** DATASET SECTION **
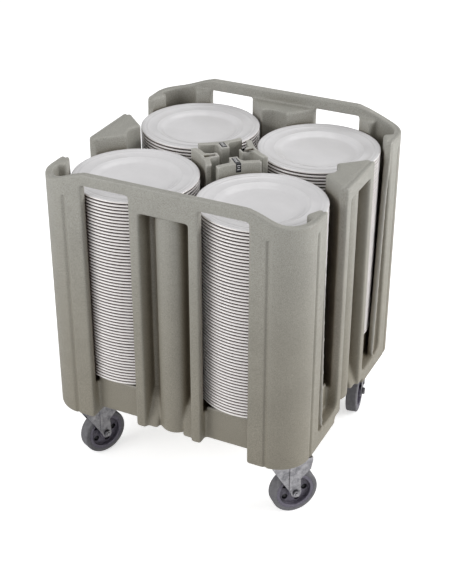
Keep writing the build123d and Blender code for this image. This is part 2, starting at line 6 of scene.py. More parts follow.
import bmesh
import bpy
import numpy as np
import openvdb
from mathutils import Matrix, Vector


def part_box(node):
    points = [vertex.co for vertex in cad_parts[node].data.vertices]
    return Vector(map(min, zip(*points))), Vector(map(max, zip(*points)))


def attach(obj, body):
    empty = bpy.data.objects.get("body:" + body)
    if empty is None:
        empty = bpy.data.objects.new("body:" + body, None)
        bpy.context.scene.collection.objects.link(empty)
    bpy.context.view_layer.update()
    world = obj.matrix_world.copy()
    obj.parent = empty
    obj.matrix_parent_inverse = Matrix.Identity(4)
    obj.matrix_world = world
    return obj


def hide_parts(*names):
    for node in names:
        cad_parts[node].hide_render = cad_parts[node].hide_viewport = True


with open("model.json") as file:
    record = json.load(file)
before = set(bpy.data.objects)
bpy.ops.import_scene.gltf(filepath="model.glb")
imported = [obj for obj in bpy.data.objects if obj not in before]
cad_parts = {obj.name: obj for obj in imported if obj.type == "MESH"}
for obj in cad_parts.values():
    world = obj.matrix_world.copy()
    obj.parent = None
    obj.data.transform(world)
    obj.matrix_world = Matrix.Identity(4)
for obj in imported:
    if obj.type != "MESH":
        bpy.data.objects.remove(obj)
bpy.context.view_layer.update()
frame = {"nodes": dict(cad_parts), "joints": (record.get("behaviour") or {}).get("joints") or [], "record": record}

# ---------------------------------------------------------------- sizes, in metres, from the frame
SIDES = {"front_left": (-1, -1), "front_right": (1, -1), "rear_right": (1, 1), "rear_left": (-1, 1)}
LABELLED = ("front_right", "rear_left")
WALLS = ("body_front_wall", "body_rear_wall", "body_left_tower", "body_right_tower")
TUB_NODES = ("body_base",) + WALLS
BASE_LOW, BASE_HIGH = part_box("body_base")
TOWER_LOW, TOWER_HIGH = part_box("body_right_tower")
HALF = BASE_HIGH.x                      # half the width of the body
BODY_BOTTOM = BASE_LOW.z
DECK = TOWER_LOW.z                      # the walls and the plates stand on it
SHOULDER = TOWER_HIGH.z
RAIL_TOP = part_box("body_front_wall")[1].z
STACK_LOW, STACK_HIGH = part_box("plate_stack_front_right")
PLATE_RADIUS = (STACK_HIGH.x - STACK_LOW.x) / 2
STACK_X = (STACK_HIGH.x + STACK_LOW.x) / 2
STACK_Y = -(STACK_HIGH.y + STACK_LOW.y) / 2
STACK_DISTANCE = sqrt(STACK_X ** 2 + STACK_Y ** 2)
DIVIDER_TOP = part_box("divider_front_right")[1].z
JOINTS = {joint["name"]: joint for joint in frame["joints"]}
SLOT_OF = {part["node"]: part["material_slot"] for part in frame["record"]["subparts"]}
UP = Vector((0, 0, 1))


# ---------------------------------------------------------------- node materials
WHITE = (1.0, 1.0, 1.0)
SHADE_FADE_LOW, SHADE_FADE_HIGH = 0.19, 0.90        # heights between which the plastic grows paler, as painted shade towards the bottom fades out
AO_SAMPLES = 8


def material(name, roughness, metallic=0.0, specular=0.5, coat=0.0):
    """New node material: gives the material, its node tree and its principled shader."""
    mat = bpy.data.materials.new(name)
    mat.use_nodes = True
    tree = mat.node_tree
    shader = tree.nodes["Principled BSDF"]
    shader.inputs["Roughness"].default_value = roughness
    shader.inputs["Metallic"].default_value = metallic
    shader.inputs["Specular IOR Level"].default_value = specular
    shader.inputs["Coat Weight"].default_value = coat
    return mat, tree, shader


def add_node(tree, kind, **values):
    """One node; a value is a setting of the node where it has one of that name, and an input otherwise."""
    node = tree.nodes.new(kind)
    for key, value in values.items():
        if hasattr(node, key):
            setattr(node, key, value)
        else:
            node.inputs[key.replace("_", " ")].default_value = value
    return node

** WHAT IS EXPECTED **
Restate the listing above word for word.

** RESULT FOR THIS EXERCISE **
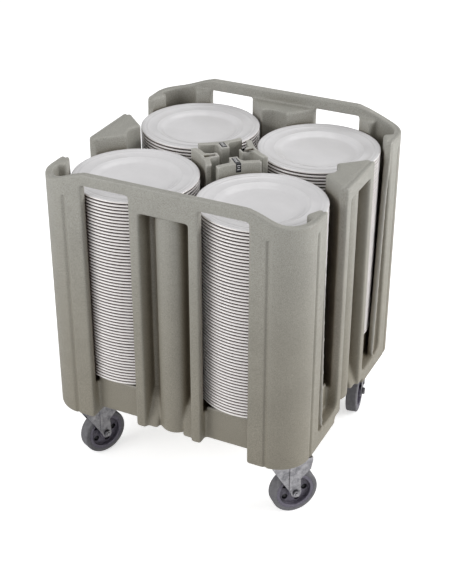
Keep writing the build123d and Blender code for this image. This is part 2, starting at line 6 of scene.py. More parts follow.
import bmesh
import bpy
import numpy as np
import openvdb
from mathutils import Matrix, Vector


def part_box(node):
    points = [vertex.co for vertex in cad_parts[node].data.vertices]
    return Vector(map(min, zip(*points))), Vector(map(max, zip(*points)))


def attach(obj, body):
    empty = bpy.data.objects.get("body:" + body)
    if empty is None:
        empty = bpy.data.objects.new("body:" + body, None)
        bpy.context.scene.collection.objects.link(empty)
    bpy.context.view_layer.update()
    world = obj.matrix_world.copy()
    obj.parent = empty
    obj.matrix_parent_inverse = Matrix.Identity(4)
    obj.matrix_world = world
    return obj


def hide_parts(*names):
    for node in names:
        cad_parts[node].hide_render = cad_parts[node].hide_viewport = True


with open("model.json") as file:
    record = json.load(file)
before = set(bpy.data.objects)
bpy.ops.import_scene.gltf(filepath="model.glb")
imported = [obj for obj in bpy.data.objects if obj not in before]
cad_parts = {obj.name: obj for obj in imported if obj.type == "MESH"}
for obj in cad_parts.values():
    world = obj.matrix_world.copy()
    obj.parent = None
    obj.data.transform(world)
    obj.matrix_world = Matrix.Identity(4)
for obj in imported:
    if obj.type != "MESH":
        bpy.data.objects.remove(obj)
bpy.context.view_layer.update()
frame = {"nodes": dict(cad_parts), "joints": (record.get("behaviour") or {}).get("joints") or [], "record": record}

# ---------------------------------------------------------------- sizes, in metres, from the frame
SIDES = {"front_left": (-1, -1), "front_right": (1, -1), "rear_right": (1, 1), "rear_left": (-1, 1)}
LABELLED = ("front_right", "rear_left")
WALLS = ("body_front_wall", "body_rear_wall", "body_left_tower", "body_right_tower")
TUB_NODES = ("body_base",) + WALLS
BASE_LOW, BASE_HIGH = part_box("body_base")
TOWER_LOW, TOWER_HIGH = part_box("body_right_tower")
HALF = BASE_HIGH.x                      # half the width of the body
BODY_BOTTOM = BASE_LOW.z
DECK = TOWER_LOW.z                      # the walls and the plates stand on it
SHOULDER = TOWER_HIGH.z
RAIL_TOP = part_box("body_front_wall")[1].z
STACK_LOW, STACK_HIGH = part_box("plate_stack_front_right")
PLATE_RADIUS = (STACK_HIGH.x - STACK_LOW.x) / 2
STACK_X = (STACK_HIGH.x + STACK_LOW.x) / 2
STACK_Y = -(STACK_HIGH.y + STACK_LOW.y) / 2
STACK_DISTANCE = sqrt(STACK_X ** 2 + STACK_Y ** 2)
DIVIDER_TOP = part_box("divider_front_right")[1].z
JOINTS = {joint["name"]: joint for joint in frame["joints"]}
SLOT_OF = {part["node"]: part["material_slot"] for part in frame["record"]["subparts"]}
UP = Vector((0, 0, 1))


# ---------------------------------------------------------------- node materials
WHITE = (1.0, 1.0, 1.0)
SHADE_FADE_LOW, SHADE_FADE_HIGH = 0.19, 0.90        # heights between which the plastic grows paler, as painted shade towards the bottom fades out
AO_SAMPLES = 8


def material(name, roughness, metallic=0.0, specular=0.5, coat=0.0):
    """New node material: gives the material, its node tree and its principled shader."""
    mat = bpy.data.materials.new(name)
    mat.use_nodes = True
    tree = mat.node_tree
    shader = tree.nodes["Principled BSDF"]
    shader.inputs["Roughness"].default_value = roughness
    shader.inputs["Metallic"].default_value = metallic
    shader.inputs["Specular IOR Level"].default_value = specular
    shader.inputs["Coat Weight"].default_value = coat
    return mat, tree, shader


def add_node(tree, kind, **values):
    """One node; a value is a setting of the node where it has one of that name, and an input otherwise."""
    node = tree.nodes.new(kind)
    for key, value in values.items():
        if hasattr(node, key):
            setattr(node, key, value)
        else:
            node.inputs[key.replace("_", " ")].default_value = value
    return node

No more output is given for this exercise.